Jusqu’à l’année dernière, Armando Suarez avait toujours vécu à Ecatepec, puzzle chaotique de quartiers pauvres et informels construits à flanc de colline. Plus grande municipalité de la zone métropolitaine de la vallée de Mexico, la ville s’étend au nord des limites de la capitale. C’est un dédale anarchique de maisons couleur magenta et turquoise, empilées comme des pièces de Lego sur des collines escarpées.
Aujourd’hui, M. Suarez vit à Real Navarra, un quartier calme, protégé et abordable. Le père de famille habite désormais à une soixantaine de kilomètres au nord-est d’Ecatepec, loin des gangs qui sévissent dans les rues de la ville et des ordures qui s'amassaient devant sa porte... Avec sa femme, Gabriela, il a bénéficié d’une initiative de développement de logements durables : construit avec du ciment à faible teneur en carbone, leur trois-pièces est respectueux du climat, ce qui leur permet de dépenser moins en électricité et en gaz.
« L’ordre et la propreté, c’est ce qui fait toute la différence entre Real Navarra et Ecatepec », confie M. Suarez. « Et puis, il y a aussi les économies d’électricité et de gaz. À Ecatepec, il y avait toujours des coupures de courant, mais ici, à Real Navarra, ma maison est équipée d’un chauffage solaire et c’est très appréciable. »

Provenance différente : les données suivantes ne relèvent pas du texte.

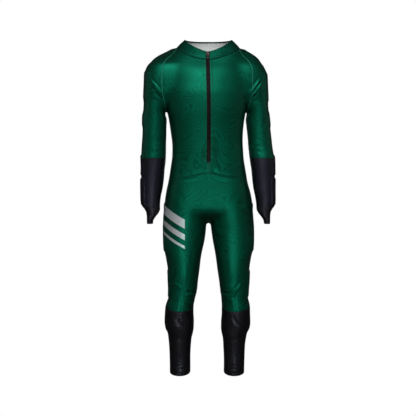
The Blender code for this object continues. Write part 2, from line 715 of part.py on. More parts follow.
def collar_normals(points):
    """Unit vectors straight out of the collar band."""
    normals = np.cross(along(points, 1, False), along(points, 0, False))
    normals /= np.linalg.norm(normals, axis=-1, keepdims=True)
    middle = np.array([0.0, NECK_DEPTH_CENTRE, 0.0])
    outward_side = np.sum(normals * (points - middle) * np.array([1, 1, 0]), axis=-1, keepdims=True)
    return normals * np.sign(outward_side)


def make_collar(dark_green):
    """A band round the neck that leans in, open where the zip runs up."""
    degrees = np.concatenate([angles[:-1] for angles in neck_angles()] + [[180.0]])
    half = collar_rows(degrees, ZIP_HALF_WIDTH)
    points = np.concatenate([half, mirrored(half)[:, -2::-1]], axis=1)
    normals = collar_normals(points)
    normals[0] = outward(points[0])
    outer = open_seams(points, False)
    wall("collar", stance(outer), stance(outer - normals * WALL), False, dark_green)


def make_zip_tapes(black):
    """The two halves of the zip, flush between the fronts and the collar's ends."""
    front = torso_half(-1)
    heights = front[:, 0, 2]
    edge = front[heights > ZIP_BOTTOM - ZIP_FOOT / 2, 0]
    middle = middle_line(edge[:, 2], -1)
    below = np.stack([middle, edge], axis=1)
    normals = outward(below)
    neck_edge = math.degrees(math.asin(ZIP_HALF_WIDTH / NECK_HALF_WIDTH))
    band = collar_rows(np.array([neck_edge, 0.0]), ZIP_HALF_WIDTH)[:, ::-1]
    band_normals = collar_normals(band)
    below[-1, 0] = band[0, 0]
    points = np.concatenate([below, band[1:]])
    normals = np.concatenate([normals, band_normals[1:]])
    for side, turn_over in (("left", np.array), ("right", mirrored)):
        outer = open_seams(turn_over(points), False)
        inner = outer - turn_over(normals) * WALL
        wall("zip_tape_" + side, stance(outer), stance(inner), False, black)


def box(name, size, middle, colour, bevel=0.0):
    """A box with slightly rounded edges."""
    mesh = bpy.data.meshes.new(name)
    body = bmesh.new()
    bmesh.ops.create_cube(body, size=1.0, matrix=Matrix.Translation(middle) @ Matrix.Diagonal((*size, 1.0)))
    if bevel:
        bmesh.ops.bevel(body, geom=body.edges[:], offset=bevel, segments=2, affect="EDGES")
    body.to_mesh(mesh)
    body.free()
    mesh.materials.append(colour)
    piece = bpy.data.objects.new(name, mesh)
    bpy.context.scene.collection.objects.link(piece)
    return piece


def carve(piece, other, operation):
    """Join another shape to a piece or cut it away, and drop the other shape."""
    step = piece.modifiers.new(operation, "BOOLEAN")
    step.operation = operation
    step.object = other
    bpy.context.view_layer.update()
    shaped = bpy.data.meshes.new_from_object(piece.evaluated_get(bpy.context.evaluated_depsgraph_get()))
    piece.modifiers.remove(step)
    piece.data = shaped
    bpy.data.objects.remove(other)


def zip_place():
    """Where the slider rides on the collar's front, and how far the collar leans back there."""
    band = stance(collar_rows(np.array([0.0])))[:, 0]
    base, top = band[0], band[-1]
    share = (SLIDER_HEIGHT - base[2]) / (top[2] - base[2])
    lean = math.atan2(top[1] - base[1], top[2] - base[2])
    return Vector(base + (top - base) * share), lean


def make_slider(black, metal):
    """The slider, seated on the tapes, with a bridge that holds the pull tab's top bar."""
    seat, lean = zip_place()
    frame = Matrix.Translation(seat) @ Matrix.Rotation(-lean, 4, "X")
    face = -SLIDER_CLEARANCE - SLIDER_THICKNESS
    slider = box("zip_slider", (SLIDER_WIDTH, SLIDER_THICKNESS, SLIDER_LENGTH),
                 (0, -SLIDER_CLEARANCE - SLIDER_THICKNESS / 2, 0), metal, 0.0006)
    bridge = box("bridge", (BRIDGE_WIDTH, BRIDGE_RISE + 0.001, BRIDGE_LENGTH),
                 (0, face - (BRIDGE_RISE - 0.001) / 2, 0), metal)
    tunnel = box("tunnel", (2 * BRIDGE_WIDTH, BRIDGE_RISE - BRIDGE_BAR, BRIDGE_LENGTH - 2 * BRIDGE_BAR),
                 (0, face - (BRIDGE_RISE - BRIDGE_BAR) / 2, 0), metal)
    carve(bridge, tunnel, "DIFFERENCE")
    carve(slider, bridge, "UNION")
    slider.matrix_world = frame
    hinge = frame @ Vector((0, face - (BRIDGE_RISE - BRIDGE_BAR) / 2, 0))
    bar = PULL_THICKNESS
    pull = box("zip_pull", (PULL_WIDTH, PULL_THICKNESS, PULL_LENGTH),
               (0, 0, bar / 2 - PULL_LENGTH / 2), black, 0.0003)
    window = box("window", (PULL_WINDOW_WIDTH, 3 * PULL_THICKNESS, PULL_WINDOW_LENGTH),
                 (0, 0, -bar / 2 - PULL_WINDOW_LENGTH / 2), black)
    carve(pull, window, "DIFFERENCE")
    pull.matrix_world = Matrix.Translation(hinge) @ Matrix.Rotation(-lean, 4, "X")


def build():
    """The whole suit, from an empty scene."""
    for thing in list(bpy.data.objects):
        bpy.data.objects.remove(thing)
    green = material("green stretch cloth", (0.010, 0.095, 0.050), 0.45)
    dark_green = material("dark green stretch cloth", (0.006, 0.055, 0.032), 0.50)
    black = material("black stretch cloth", (0.010, 0.010, 0.014), 0.40)
    tape = material("black zip tape", (0.012, 0.009, 0.010), 0.70)
    metal = material("blackened slider metal", (0.040, 0.030, 0.028), 0.35, 0.9)
    tab = material("grey moulded tab", (0.080, 0.080, 0.085), 0.50)
    make_torso(green)
    make_legs(green, black)
    make_sleeves(green, black)
    make_collar(dark_green)
    make_zip_tapes(tape)
    make_slider(tab, metal)


build()
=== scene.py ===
"""A ski race suit, filled out as it is worn: green printed stretch cloth with black forearms and shins."""
import functools
import json
import math

import bpy
import bmesh
import numpy as np
from mathutils import Matrix, Vector

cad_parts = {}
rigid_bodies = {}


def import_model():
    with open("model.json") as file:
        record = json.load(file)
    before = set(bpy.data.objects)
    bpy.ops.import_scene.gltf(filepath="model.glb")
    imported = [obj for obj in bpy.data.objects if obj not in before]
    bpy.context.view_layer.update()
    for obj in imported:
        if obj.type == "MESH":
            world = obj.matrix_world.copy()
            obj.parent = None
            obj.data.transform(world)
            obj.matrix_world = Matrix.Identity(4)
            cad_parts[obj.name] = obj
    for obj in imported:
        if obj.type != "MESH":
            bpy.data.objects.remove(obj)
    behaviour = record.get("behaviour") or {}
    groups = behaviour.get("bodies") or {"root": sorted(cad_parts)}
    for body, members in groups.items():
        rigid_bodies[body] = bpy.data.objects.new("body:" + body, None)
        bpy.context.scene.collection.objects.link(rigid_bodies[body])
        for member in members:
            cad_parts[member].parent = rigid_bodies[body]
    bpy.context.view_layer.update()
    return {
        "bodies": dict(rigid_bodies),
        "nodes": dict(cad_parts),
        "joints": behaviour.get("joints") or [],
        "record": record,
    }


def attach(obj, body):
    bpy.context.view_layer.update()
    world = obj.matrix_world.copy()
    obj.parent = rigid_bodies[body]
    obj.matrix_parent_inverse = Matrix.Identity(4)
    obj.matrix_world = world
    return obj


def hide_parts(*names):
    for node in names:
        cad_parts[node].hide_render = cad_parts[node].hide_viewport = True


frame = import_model()


# FRONTS
# Two front panels of green printed polyester and elastane knit, one each side of the zip, from
# the waist seam up to the collar. The suit is cut smaller than its wearer and takes their shape,
# so the panels are pulled over the body's sections, in metres, and crease only where they bend.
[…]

Au Mexique, où les canicules et les épisodes de sécheresse deviennent plus fréquents, la demande de logements durables — et à un coût abordable — est en plein essor. Le complexe de Real Navarra y répond tout en défiant les anciens postulats de la construction traditionnelle. C’est loin d’être le seul : avec plus de 5,4 millions de mètres carrés de bâtiments certifiés écologiques, le Mexique est devenu un modèle de construction durable dans les marchés émergents.
Ce type d’initiative est on ne peut plus bienvenu et urgent : sans une action décisive, les émissions issues du secteur du bâtiment devraient augmenter d’environ 13 % à l’échelle mondiale d’ici 2035, selon un nouveau rapport de la Société financière internationale (IFC) consacré à l’éco-construction dans les marchés émergents . Le rapport analyse les investissements et mesures nécessaires pour réduire les émissions de carbone dans les filières de la construction et se penche sur le coût et la disponibilité des solutions technologiques indispensables pour y parvenir. Le Mexique fournit une excellente étude de cas en la matière, qui témoigne de la nécessité et de la faisabilité d’une transformation de ce secteur dans les marchés émergents, qui implique de revoir fondamentalement la manière dont les bâtiments sont conçus, construits, exploités et rénovés.
Concrètement, cela signifie, pour les édifices existants, d’utiliser des sources d’électricité non fossiles et des matériaux spécifiques pour réduire la consommation d’énergie, comme des peintures réfléchissantes pour les toitures et des films isolants pour les fenêtres. Concernant les nouvelles constructions, il faut concevoir des bâtiments à haute efficacité énergétique et résilients, recourir aux énergies renouvelables et privilégier les systèmes de refroidissement et de chauffage urbains. S’agissant des matériaux de construction, en particulier le ciment et l’acier, on peut aussi réduire les émissions dès maintenant en se tournant vers des processus de fabrication, des matières premières et des combustibles bas carbone.
« En améliorant la manière dont on conçoit, construit et entretient les bâtiments, tout en facilitant l’accès à des marchés financiers respectueux du climat, on pourrait, au cours de la prochaine décennie, réduire les émissions de 12,8 % par rapport aux niveaux de 2022 et générer 1 500 milliards de dollars d’investissements dans des bâtiments et des matériaux plus écologiques dans les marchés émergents », affirme Makhtar Diop, directeur général d’IFC.
« Cela constituerait une avancée majeure dans la lutte contre le changement climatique et des phénomènes météorologiques extrêmes qui vont croissant et qui font payer un tribut économique et humain de plus en plus lourd aux populations les plus pauvres du monde. »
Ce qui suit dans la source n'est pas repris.